Team member Mike Fellhauer of Cambridge University says the Sagittarius stream tells astronomers something about how the Milky Way’s dark matter is distributed. “The leading theories of dark matter predict that the galaxy’s halo should be flattened, like a rugby football. But our simulations only match the forked Sagittarius stream if the inner halo is round, like a soccer ball.”

Milky Way head count
According to Daniel Zucker, astronomers now accept 14 mini-galaxies as Milky Way satellites. This tally includes the Large and Small Magellanic Clouds (classed as dwarf irregular galaxies), and 10 dwarf spheroidal galaxies: Draco, Ursa Minor, Sextans, Sculptor, Leo I , Leo II, Fornax, Ursa Major, Sagittarius, and Carina. The two new satellites, Canes Venatici and Boötes, are also classed as dwarf spheroidals.

Not included in this count are two possible disrupting satellites, Canis Major and the Virgo Overdensity, whose identifications remain somewhat controversial.
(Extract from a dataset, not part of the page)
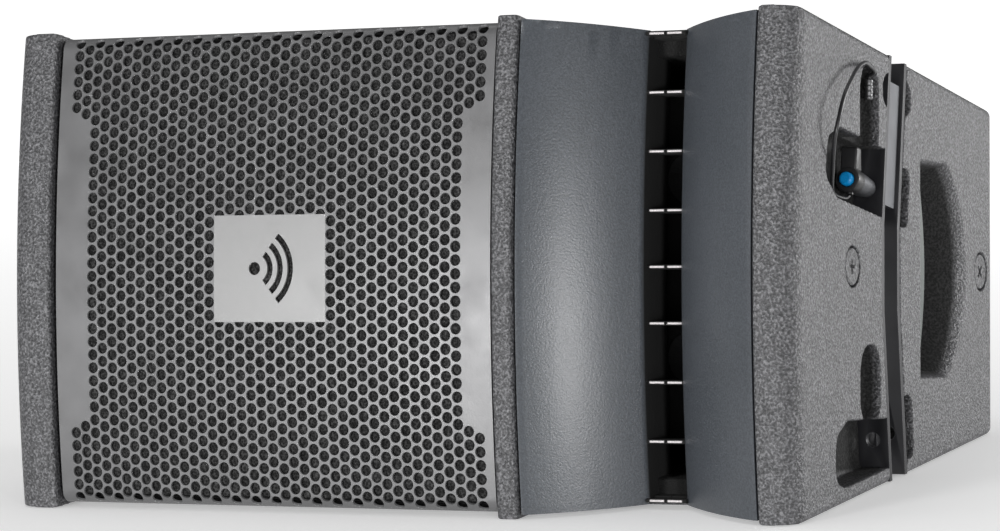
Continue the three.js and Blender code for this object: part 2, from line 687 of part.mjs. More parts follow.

The Virgo Overdensity was also found using SDSS data. — F. R.

James Bullock, a theorist at the University of California, Irvine, not affiliated with the study, agrees there are implications for dark matter. “The fact that we can see a ‘Field of Streams’ like this suggests that dark-matter particles are very cold, or slow moving. If the dark matter was made up of warm, fast-moving particles, we wouldn’t expect these thin streams to hang around long enough for us to find them,” he explains.

Another prominent trail is the Monoceros stream, discovered previously by team members Heidi Jo Newberg of Rensselaer Polytechnic Institute, New York, and Brian Yanny of the Fermi National Accelerator Laboratory in Illinois. The Monoceros stream is all that’s left of a dwarf satellite the Milky Way long ago absorbed.

Analysis of the SDSS data also revealed a new stream that spans over 70° of sky. Its source galaxy remains unknown. “We’re looking for it right now,” says team member Wyn Evans of Cambridge University.

Astronomers have known about merging events for years, but the SDSS Field of Streams provides them with a dramatic example of ongoing activity in our own galaxy. “This is happening all over the universe, as big galaxies grow by tearing up smaller ones into streams,” says Yanny.